The American League took less part in the life of the ILO than was desirable The explanation for this is surely the distance At any rate it is desirable that the Central Committee of the League as a whole attentively follow the internal questions of the ILO, since the excessive concentration of these questions in the hands of one comrade have up to now not yielded the desired results.

9. This letter is in no respect either a systematic survey of individual sections or a systematic presentation of the individual questions. It is the task of this letter to exchange opinions with the comrades, even if only in a very cursory form, about a few questions and phenomena which appear to me to be important and interesting in the light of the ILO. Thus, for example, I now leave aside the Chinese, Czechoslovakian, Belgian, and other sections, partly because of the lack of necessary information, partly because many questions which affect these sections are not yet sufficiently clear to me In conclusion I want to say that the need to have recourse to this letter lies in the fact that we have not yet succeeded in creating an International Secretariat This fact is explained partly by a general cause, the relatively slow growth of the national sections, and partly by special circumstances, the personal composition of the Secretariat and the atmosphere in which it in part found itself and which in part it itself created in Paris. It is needless to repeat here what I have already written countless times to the Secretariat and primarily to the full-time secretary. I will, therefore, try to send my letter of October 6 of this year to all the sections. From that time on, matters did not improve but became worse. It is quite clear to me that without a reorganization of the Secretariat matters will not improve.

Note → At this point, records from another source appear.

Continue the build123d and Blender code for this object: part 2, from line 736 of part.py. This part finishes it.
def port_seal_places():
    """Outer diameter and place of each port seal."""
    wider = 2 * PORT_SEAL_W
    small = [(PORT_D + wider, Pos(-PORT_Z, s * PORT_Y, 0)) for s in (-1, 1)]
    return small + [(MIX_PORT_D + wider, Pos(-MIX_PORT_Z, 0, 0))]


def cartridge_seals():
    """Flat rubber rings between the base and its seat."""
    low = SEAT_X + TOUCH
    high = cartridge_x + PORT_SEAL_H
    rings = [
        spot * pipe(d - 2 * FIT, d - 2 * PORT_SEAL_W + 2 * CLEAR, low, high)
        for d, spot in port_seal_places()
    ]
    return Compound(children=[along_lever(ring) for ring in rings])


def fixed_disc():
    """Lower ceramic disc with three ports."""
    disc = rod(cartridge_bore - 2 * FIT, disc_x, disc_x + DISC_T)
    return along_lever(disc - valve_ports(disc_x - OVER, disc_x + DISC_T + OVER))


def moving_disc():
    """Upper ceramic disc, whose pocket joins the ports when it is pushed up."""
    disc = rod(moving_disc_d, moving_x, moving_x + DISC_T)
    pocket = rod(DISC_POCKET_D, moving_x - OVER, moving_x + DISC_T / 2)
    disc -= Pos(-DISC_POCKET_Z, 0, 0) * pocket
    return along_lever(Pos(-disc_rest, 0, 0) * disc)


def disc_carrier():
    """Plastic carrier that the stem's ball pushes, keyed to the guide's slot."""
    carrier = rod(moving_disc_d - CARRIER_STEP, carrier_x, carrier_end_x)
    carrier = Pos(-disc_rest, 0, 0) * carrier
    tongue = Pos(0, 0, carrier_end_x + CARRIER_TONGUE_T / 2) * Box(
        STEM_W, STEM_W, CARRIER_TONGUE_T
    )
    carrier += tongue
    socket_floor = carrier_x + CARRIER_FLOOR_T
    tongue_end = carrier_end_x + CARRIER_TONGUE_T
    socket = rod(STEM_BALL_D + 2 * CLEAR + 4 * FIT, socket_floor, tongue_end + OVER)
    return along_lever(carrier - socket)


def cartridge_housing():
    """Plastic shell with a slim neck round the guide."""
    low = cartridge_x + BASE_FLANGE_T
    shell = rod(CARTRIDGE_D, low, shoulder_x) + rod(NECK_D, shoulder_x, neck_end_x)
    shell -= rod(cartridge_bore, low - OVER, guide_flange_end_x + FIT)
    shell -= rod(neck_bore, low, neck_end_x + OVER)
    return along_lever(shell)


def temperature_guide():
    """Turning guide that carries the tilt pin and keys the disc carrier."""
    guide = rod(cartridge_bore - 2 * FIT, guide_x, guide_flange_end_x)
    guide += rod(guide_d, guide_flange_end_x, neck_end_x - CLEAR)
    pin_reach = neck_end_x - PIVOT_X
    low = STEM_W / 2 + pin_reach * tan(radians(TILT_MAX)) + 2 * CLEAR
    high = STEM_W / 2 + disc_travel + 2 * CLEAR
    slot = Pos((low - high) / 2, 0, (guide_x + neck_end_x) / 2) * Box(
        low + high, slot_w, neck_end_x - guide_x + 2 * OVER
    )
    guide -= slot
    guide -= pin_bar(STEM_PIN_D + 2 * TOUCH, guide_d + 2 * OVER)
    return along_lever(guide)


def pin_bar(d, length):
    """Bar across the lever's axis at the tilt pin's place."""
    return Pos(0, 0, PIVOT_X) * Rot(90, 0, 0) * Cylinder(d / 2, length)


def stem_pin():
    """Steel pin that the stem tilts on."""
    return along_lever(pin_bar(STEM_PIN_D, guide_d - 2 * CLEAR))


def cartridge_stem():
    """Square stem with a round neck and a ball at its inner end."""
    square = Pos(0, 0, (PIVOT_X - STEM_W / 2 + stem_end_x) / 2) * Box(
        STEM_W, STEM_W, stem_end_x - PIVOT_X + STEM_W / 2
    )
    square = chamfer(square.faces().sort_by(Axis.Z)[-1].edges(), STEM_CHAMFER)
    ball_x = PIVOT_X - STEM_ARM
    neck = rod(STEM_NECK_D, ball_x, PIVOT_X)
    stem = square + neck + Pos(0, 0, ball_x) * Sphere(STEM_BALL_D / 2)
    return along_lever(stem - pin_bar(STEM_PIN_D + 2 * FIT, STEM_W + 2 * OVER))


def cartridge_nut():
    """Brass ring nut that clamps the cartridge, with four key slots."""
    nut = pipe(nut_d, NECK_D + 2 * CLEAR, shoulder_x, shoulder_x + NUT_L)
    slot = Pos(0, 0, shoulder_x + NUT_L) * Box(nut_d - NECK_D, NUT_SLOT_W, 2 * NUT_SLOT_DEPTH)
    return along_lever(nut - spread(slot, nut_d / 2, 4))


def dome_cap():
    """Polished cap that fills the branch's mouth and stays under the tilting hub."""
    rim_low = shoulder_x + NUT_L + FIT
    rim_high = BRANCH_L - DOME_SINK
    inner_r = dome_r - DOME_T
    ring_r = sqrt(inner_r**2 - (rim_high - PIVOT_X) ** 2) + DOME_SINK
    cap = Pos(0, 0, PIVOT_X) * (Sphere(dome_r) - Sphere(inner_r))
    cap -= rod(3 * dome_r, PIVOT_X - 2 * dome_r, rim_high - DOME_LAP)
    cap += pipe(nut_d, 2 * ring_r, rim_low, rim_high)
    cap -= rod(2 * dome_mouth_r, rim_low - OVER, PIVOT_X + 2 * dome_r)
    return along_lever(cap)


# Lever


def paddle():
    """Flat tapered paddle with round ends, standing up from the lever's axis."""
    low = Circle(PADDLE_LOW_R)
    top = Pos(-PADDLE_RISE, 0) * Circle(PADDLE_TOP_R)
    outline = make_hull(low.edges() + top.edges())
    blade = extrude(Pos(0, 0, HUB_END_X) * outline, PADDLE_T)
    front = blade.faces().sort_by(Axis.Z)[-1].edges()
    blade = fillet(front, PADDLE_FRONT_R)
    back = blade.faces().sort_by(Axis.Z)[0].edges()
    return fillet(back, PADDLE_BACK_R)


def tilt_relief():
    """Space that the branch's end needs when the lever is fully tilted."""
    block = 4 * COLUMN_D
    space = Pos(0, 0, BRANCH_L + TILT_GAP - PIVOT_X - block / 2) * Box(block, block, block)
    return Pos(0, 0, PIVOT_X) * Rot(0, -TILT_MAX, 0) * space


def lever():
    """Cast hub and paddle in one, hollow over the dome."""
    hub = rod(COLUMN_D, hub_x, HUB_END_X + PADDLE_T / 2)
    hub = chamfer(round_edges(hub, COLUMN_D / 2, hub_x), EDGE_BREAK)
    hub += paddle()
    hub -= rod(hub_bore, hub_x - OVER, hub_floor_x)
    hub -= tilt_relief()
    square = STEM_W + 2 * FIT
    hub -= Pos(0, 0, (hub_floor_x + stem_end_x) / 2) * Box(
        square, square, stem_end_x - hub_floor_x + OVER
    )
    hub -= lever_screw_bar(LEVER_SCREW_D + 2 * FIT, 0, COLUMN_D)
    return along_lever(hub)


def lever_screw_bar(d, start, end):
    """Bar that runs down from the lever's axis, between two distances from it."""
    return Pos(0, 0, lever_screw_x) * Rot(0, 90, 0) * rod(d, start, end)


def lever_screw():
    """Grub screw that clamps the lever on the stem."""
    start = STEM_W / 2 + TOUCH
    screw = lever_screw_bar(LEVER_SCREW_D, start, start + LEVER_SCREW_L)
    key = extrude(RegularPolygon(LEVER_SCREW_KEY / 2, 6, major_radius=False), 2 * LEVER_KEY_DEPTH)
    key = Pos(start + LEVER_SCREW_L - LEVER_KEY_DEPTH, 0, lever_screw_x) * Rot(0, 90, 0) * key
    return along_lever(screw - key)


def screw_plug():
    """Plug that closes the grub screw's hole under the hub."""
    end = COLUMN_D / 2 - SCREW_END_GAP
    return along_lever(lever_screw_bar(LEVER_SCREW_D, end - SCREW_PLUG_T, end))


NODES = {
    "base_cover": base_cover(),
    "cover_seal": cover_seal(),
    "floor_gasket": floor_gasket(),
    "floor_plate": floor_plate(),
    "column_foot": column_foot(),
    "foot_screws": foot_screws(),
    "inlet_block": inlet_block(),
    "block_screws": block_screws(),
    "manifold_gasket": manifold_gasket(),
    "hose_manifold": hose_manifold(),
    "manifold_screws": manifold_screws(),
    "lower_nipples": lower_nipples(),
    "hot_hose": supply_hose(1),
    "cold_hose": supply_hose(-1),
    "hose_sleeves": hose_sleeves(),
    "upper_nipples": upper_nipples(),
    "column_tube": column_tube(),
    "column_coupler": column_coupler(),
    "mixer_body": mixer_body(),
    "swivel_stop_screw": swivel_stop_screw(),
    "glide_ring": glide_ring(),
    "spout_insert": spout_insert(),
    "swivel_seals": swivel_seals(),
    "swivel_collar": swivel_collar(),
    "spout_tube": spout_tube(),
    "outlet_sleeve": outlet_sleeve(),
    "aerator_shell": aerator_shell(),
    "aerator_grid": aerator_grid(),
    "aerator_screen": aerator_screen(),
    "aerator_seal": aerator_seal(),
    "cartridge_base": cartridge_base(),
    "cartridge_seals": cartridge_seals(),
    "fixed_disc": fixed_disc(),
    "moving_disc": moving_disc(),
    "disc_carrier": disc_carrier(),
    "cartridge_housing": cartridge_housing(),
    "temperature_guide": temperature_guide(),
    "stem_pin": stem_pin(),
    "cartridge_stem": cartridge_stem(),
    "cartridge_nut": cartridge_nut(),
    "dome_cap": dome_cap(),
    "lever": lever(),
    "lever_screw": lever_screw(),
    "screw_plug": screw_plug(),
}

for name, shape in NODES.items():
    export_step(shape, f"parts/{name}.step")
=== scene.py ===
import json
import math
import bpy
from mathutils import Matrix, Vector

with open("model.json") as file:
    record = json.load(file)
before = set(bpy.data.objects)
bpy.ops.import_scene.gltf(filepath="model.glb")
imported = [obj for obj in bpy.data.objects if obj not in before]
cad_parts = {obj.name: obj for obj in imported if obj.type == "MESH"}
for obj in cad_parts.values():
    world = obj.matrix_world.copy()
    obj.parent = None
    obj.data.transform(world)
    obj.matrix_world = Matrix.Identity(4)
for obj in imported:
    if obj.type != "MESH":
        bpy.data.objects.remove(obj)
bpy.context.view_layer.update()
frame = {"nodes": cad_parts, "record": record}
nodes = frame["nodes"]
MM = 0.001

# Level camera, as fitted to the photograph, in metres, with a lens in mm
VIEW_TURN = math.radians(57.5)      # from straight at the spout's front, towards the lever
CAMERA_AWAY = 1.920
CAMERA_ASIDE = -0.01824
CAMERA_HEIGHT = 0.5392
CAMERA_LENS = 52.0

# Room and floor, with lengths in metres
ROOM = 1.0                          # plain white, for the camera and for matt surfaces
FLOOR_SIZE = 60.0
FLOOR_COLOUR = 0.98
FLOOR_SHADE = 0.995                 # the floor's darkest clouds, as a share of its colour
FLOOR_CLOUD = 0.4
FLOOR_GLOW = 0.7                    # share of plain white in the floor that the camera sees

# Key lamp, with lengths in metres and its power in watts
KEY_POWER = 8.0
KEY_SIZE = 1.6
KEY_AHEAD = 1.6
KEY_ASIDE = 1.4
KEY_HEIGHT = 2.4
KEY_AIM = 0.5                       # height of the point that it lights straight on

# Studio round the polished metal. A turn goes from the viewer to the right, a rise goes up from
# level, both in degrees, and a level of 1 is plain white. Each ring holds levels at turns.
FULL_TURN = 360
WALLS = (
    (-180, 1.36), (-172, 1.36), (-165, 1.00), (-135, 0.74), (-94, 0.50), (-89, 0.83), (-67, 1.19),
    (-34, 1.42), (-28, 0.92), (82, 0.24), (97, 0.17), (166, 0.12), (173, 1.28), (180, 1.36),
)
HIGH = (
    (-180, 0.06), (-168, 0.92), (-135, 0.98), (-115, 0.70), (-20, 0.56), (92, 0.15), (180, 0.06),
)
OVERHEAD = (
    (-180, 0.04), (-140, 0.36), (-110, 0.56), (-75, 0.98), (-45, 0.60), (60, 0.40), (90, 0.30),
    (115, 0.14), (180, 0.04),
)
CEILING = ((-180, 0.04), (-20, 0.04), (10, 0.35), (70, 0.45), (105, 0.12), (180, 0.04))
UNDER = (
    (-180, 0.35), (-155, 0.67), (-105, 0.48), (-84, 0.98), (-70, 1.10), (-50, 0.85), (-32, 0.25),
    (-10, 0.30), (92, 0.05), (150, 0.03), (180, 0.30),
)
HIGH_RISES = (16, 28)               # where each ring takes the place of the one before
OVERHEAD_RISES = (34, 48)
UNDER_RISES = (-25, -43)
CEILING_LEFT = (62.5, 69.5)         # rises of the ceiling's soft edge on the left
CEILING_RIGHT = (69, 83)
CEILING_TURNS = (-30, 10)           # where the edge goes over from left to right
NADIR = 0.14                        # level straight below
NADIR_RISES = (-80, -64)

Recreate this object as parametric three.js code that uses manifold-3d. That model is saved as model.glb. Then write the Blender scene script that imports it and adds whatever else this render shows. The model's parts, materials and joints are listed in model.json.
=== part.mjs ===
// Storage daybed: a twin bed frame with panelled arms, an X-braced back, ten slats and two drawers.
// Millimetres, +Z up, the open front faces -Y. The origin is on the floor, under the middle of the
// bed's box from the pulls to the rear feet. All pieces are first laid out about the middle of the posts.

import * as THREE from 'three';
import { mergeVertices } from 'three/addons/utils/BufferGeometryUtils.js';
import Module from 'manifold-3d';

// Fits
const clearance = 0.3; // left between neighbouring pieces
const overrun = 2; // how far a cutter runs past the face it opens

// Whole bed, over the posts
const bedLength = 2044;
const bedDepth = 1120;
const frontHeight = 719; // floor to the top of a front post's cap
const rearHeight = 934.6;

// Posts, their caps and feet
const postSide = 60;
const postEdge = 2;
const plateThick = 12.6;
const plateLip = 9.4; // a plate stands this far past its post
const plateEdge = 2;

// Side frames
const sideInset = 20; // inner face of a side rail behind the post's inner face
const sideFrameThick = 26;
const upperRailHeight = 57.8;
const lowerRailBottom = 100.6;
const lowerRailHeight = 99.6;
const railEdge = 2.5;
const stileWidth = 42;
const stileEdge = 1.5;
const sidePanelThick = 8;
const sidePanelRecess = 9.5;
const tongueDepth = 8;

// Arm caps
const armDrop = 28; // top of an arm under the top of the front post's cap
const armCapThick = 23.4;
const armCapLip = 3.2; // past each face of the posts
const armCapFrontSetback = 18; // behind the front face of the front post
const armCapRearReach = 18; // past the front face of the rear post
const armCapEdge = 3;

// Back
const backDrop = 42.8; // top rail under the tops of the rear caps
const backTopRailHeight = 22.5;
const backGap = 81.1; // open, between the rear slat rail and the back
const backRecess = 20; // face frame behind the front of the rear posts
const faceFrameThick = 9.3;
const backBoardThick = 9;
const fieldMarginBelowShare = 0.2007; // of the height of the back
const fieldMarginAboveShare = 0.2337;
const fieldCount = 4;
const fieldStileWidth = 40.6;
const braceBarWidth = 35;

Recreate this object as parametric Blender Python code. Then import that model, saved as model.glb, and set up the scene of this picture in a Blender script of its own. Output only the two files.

In what direction should the reorganization proceed? This question is easiest to answer if one reveals the shortcomings of the old organization. Its principle was: creation of a Secretariat on the basis of personal selection and not along the path of delegations from the national sections. It seemed to some comrades and also to me that such a core of comrades, who were chosen as candidates because of their personal qualifications, would display a certain independence toward the national sections and possibly have a fruitful effect upon them; unfortunately, such a result was not obtained. Perhaps because among us there are cadres not yet sufficiently prepared for such a responsible task. At any rate, the result was that the functioning of the Secretariat became dependent on the moods of a single comrade who was not connected with any organization or under any discipline. The Secretariat became a source of constant surprise and in recent months even an instrument of a sub-faction, whose platform and aims are not known to anybody. Such a situation is obviously intolerable.

It is clear that the Secretariat must relate more to the national sections. The Secretariat must be a constantly functioning institution; consequently its members must be in one or at the most two cities which are connected with adequate means of communication. In the latter case, it is necessary to establish a constantly functioning bureau located in one city. But all the members of the Secretariat must be official delegates of their corresponding national sections which in turn bear the responsibility for their delegates. Because of the practical impossibility of drawing in delegates from all sections, it is therefore desirable to draw in delegates from the most important sections for collaboration in the Secretariat. Such an organization does not of course in any way protect the Secretariat against mistakes, but it assures it against some of the most dangerous trends: personal moods and vacillations. In setting up the Secretariat it is important to take into account the specific weight of the country in question and of the official party, as well as the size of the corresponding Opposition section. Thus, for example, despite the small size of the country, the Greek section is numerically the largest, after the Russian, and the most proletarian in composition. The participation of its official representatives on the Secretariat would therefore be most desirable.

P.S. If it is true that Germany is at the present time the key to the international situation, the conclusion follows that the main link of the ILO now is the German section. It lacks financial and technical means. If a weekly paper is especially needed anywhere, then it is in Germany. The demand for the Opposition press in the circle of the German workers increases rapidly. There is no doubt that a weekly paper would have wide circulation. All the sections must set themselves the task: to help the German section issue a weekly organ.

P.P.S. When I had concluded this letter, I noticed that on the one hand it contains information which is meant for publication and on the other hand whole paragraphs or parts of them which are intended exclusively for the information of the members of the organization. I do not doubt that the leading bodies of the national sections themselves will distinguish without difficulty the parts of this letter that are to be utilized for the press. As for me, I took complete liberty to touch upon very delicate questions because the letter as a whole is intended solely for a comradely internal examination.